Today, the Kichatnas are mostly solitary again. Storms blow through quiet corridors of yet-unattempted routes. Air taxi fees have risen. Not many climbers have the time or inclination for such remote, committing adventures. Of the hoaxers, only Post remains alive. The anecdote is mostly forgotten: a few paragraphs in old journals and books. But I can’t help feeling that the mystery of the Riesenstein hasn’t been fully solved, that the story is ongoing, and that there are more questions to unfold.
There was a fairytale aspect to the Riesenstein quest: the chance to climb the Kichatnas had to be earned. A similar joke couldn’t last that long anymore. Beckey complains, “You can study Google Maps and figure out the best route and access without getting off your duff.” Each year, as Selters points out, new photos of the last obscure peaks are mass reproduced in catalogues and climbing media; thus, to many, the terrain appears almost familiar, even before it’s seen up close. With the acceleration of discovery, the time for wonder diminishes.

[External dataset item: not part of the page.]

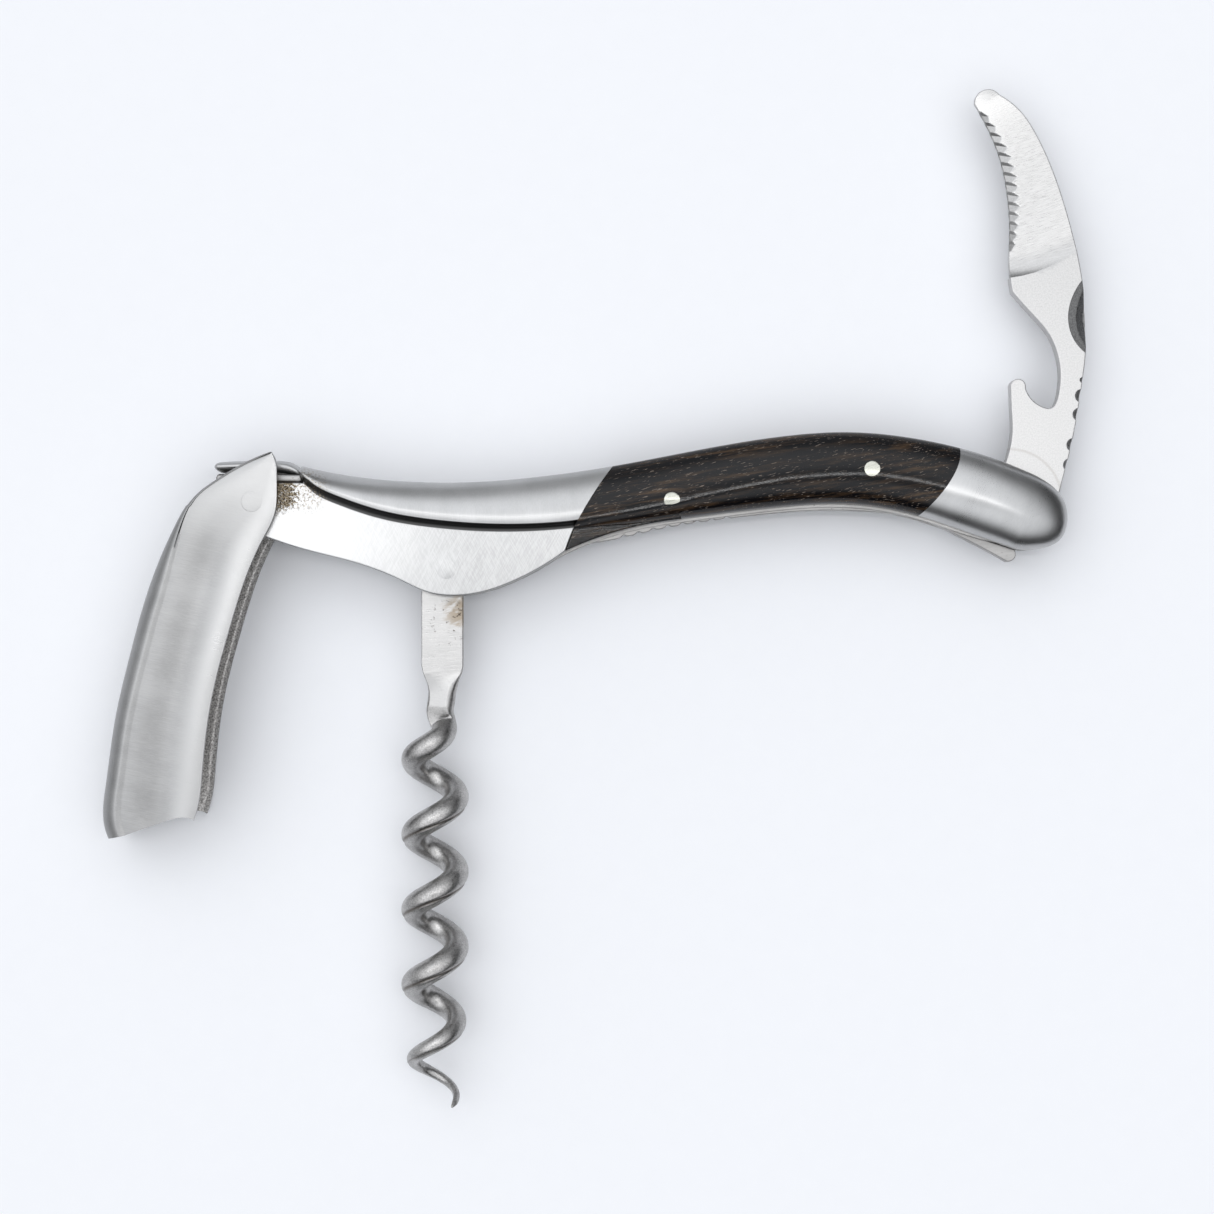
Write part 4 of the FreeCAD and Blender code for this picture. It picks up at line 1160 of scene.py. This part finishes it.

Yet the images of what we call the known are still imaginary maps. Projected fantasies overlay our cultural concepts of the wild. Blanks remain in the peripheries of route lines, so often left empty, as if the ascent took place in a historical and geographic void. Only a small fraction of the multiple human visions of a place ever get recorded. “Maps chart the experiential interrelation of the self with its cultural context and its physical world,” Sherrill Grace writes in Canada and the Idea of the North. “We map what matters most to us.” Too many topos now resemble those earlier Victorian maps, concerned with fixing official names, borders and landmarks to facilitate travel, commerce and colonialization of the vertical landscape.
There are other ways to conceive of cartography, more qualitative, dispossessed and fluid, reflecting quieter dreams, voices and values. In 1974, Lito Tejada-Flores, then-editor of Ascent, proposed that climbers should preserve some regions uncharted, leaving “not only the cracks, but the sense of discovery intact.” Early Kichatnas climber Joe Fitschen recalls, “Wittgenstein talked about getting to know a region, whether on the ground or in the mind, by just wandering around, eschewing maps and other guides, coming at the territory from different angles until you feel at home. I call it the peripatetic theory of knowledge.”
Perhaps, amid the scores of practical guides, we need a few more maps for wandering, formed of hints and riddles, of stories and images that expand, rather than shrink, our vision of the wild. During the most focused moments of any climb, all prior knowledge vanishes. We re-create a world for ourselves, at once ephemeral and eternal. Its cartography might be like those patterns of light through antique glass–the incomplete, ungraspable, shifting and radiant map of the real.